Exercise brief: Check each line of the material. Copy those containing "three".

Data segment:
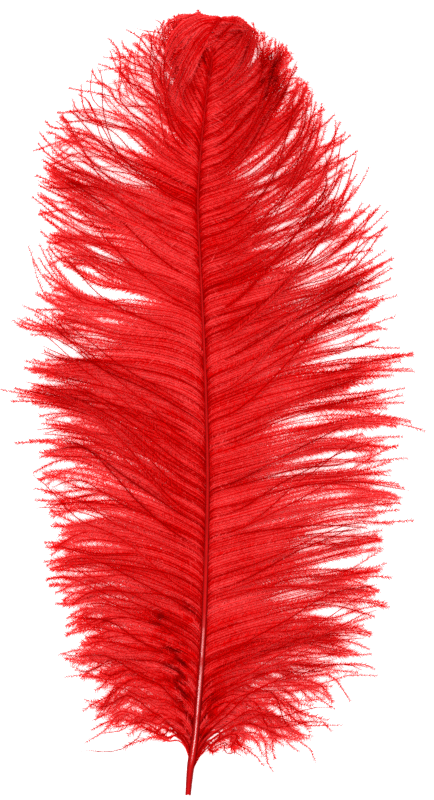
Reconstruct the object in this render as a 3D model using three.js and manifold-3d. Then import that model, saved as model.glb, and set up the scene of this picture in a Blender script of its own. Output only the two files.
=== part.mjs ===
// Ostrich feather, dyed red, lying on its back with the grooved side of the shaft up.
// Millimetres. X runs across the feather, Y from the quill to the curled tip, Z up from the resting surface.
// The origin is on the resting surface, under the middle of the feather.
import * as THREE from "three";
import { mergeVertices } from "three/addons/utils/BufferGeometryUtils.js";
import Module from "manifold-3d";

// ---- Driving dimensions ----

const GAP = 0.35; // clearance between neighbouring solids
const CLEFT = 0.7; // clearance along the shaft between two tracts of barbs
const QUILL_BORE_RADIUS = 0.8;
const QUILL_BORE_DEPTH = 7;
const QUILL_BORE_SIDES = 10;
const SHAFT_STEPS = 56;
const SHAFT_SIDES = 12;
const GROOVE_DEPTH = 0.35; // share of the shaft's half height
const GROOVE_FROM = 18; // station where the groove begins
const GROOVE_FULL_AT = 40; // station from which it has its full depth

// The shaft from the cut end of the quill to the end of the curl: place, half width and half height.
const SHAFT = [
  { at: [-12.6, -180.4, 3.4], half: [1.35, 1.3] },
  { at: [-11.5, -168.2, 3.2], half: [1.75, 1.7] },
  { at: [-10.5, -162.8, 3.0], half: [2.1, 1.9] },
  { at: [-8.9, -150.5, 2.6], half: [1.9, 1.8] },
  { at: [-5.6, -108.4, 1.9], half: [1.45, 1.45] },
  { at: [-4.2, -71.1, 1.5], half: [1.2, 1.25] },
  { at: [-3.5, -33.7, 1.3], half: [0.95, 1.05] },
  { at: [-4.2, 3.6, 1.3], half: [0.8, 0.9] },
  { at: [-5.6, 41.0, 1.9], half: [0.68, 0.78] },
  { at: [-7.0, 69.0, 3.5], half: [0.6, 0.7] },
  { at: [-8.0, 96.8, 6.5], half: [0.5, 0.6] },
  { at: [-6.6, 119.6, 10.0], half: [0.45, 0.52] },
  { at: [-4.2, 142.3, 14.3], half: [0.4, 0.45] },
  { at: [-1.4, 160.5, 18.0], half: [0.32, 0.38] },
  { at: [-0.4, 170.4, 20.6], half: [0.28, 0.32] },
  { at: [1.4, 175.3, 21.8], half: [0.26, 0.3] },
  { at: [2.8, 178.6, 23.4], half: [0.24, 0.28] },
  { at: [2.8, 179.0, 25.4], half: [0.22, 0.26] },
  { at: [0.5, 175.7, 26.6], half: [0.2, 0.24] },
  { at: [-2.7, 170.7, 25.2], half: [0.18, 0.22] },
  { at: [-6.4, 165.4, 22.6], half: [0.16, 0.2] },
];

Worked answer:
Reconstruct the object in this render as a 3D model using three.js and manifold-3d. Then import that model, saved as model.glb, and set up the scene of this picture in a Blender script of its own. Output only the two files.
import * as THREE from "three";
import { mergeVertices } from "three/addons/utils/BufferGeometryUtils.js";